La suprématie de la gloire et de la fortune.

• Plus une famille est ancienne, plus les hommes riches et célèbres qui lui ont procuré sa noblesse sont éloignés dans le temps. Les anoblis tels les marins Jean Bart, Duquesne, Duguay-Trouin sont, quant à eux, des gloires de leur époque ; connus et fortunés comme Ducasse, ils comptent aux yeux du roi plus qu'un vieux gentilhomme dont l'extraction chevaleresque remonte au XIIe siècle ! En effet, à la notion d'ancienneté, que beaucoup croient - à tort - primordiale, le roi préfère celle d'illustration : noblesse célèbre de par ses services dans l'armée, l'Église ou la robe. De surcroît, l'argent détenu par les individus ou les familles bouleverse encore davantage cette vieille notion de société d'ordres.
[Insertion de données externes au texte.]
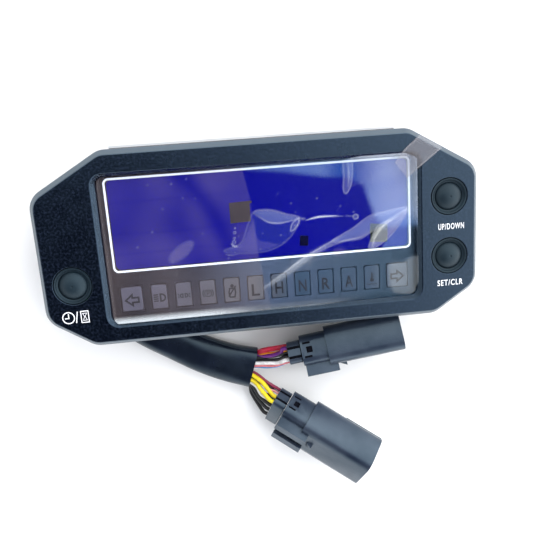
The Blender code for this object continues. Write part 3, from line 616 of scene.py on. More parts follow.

Certes, le noble est un privilégié qui jouit de droits (chasse, pêche) mais pas de toutes les exemptions fiscales : s'il est dispensé de la taille, impôt roturier, il paie en revanche capitation et dixième, créés en 1695 et en 1710. Et nombre de bourgeois le dépassent en fortune. Il est même des coqs de villages (le riche laboureur de La Fontaine) plus pourvus en terres et troupeaux que le hobereau famélique.